Feel free to show me where I said excessive losses.

I know I said I'd stop responding to you but you're repeatedly exaggerating, misrepresenting what I'm saying and flat out lying in your pretty ridiculous zeal to try and prove the owners are the finest and most virtuous examples of benevolence in the known world. It's pretty sad and, quite frankly, beneath you.

Now, if you don't mind, this is still a thread about the NBA.
 
Paul on Twitter: WoW

And now the reports that he's pissed and won't come to camp.
 
Saint Nik said:
As a side note though, how great is it to get to talk hoops again?

Anyways, the more I look at that deal the more I like it for the Hornets. Odom steps in and can replace a lot of what West gave them. Scola is a guy who makes Okafor expendable and a valuable trade chip or is valuable insurance for an Okafor injury. Dragic is a guy who's got real potential at PG even if he doesn't replace Paul and then Martin, I mean, averaged 23 a game last year.

That's a really valuable collection of guys. It doesn't give you a blue chipper to compete in the West but there's a ton of quality there.

I think, long term there's no question in my mind that they'd be better off if this deal had gone through. I'm not sure it's even close. Martin and Scola are very good pieces, not to mention Odom (role player) and the potential in Dragic as well as a 1st.

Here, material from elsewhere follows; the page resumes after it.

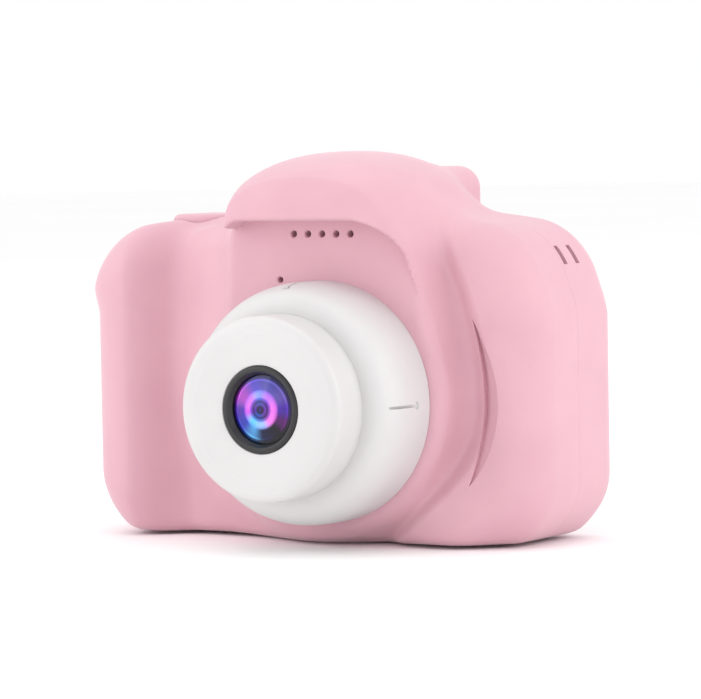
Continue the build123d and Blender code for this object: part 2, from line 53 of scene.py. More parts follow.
DETAIL = 0.42  # grid size of the housing's outer skin, in mm
INNER_DETAIL = 1.2  # grid size of its inner skin

# ---- sizes in mm, from the CAD nodes
base_low, base_high = [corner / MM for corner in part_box("lens_base")]
barrel_low, barrel_high = [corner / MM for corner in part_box("lens_barrel")]
trim_low, trim_high = [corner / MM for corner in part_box("lens_trim_ring")]
front_low, front_high = [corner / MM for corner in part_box("front_shell")]
rear_low, rear_high = [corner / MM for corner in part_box("rear_shell")]
cover_low, cover_high = [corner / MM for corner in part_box("port_cover")]
screen_low, screen_high = [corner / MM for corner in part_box("lcd_window")]
shutter_low, shutter_high = [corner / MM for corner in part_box("shutter_button")]

LENS_X = (base_low.x + base_high.x) / 2
LENS_Z = (base_low.z + base_high.z) / 2
BLOCK_FRONT = base_high.y  # the flat face that the lens stands on
RIM_FRONT = BLOCK_FRONT - 0.3  # the rim round that face
BODY_REAR = 13.0  # flat rear face of the housing
REAR_ROUND = 5.0
BOTTOM = 0.0
TOP = front_high.z
HALF_WIDTH = -rear_low.x
WALL = 2.0
SEAM = 0.012  # half of the gap between the two shells
EYECUP_X = 5.0  # the bump round the viewfinder
EYECUP_Z = 50.35
SHARP_ANGLE = 32.0  # degrees between two faces, above which their edge is sharp
GLASS_RADIUS = 4.95  # area of painted lens reflections inside the black ring


# ---- smooth unions and steps
def step(low, high, value):
    """Rises smoothly from 0 to 1 between two values; falls when low is above high."""
    t = np.clip((value - low) / (high - low), 0.0, 1.0)
    return t * t * (3 - 2 * t)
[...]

If anyone's getting screwed in this veto it's NO, in my opinion.
 
Chev-boyar-sky said:
I think, long term there's no question in my mind that they'd be better off if this deal had gone through. I'm not sure it's even close. Martin and Scola are very good pieces, not to mention Odom (role player) and the potential in Dragic as well as a 1st.

If anyone's getting screwed in this veto it's NO, in my opinion.

I don't know if I'd dismiss Odom as just a role-player. He averaged a 14-9 last year off the bench for the most part. Gasol blocked him at his natural position. He could be an 18-10 guy in the right circumstances.

Anyways, we'll see how this shakes out. I know LK thinks that this means the Hornets can't trade Paul at all but they may still swap him if the only objections to a future deal would be Jerry Buss.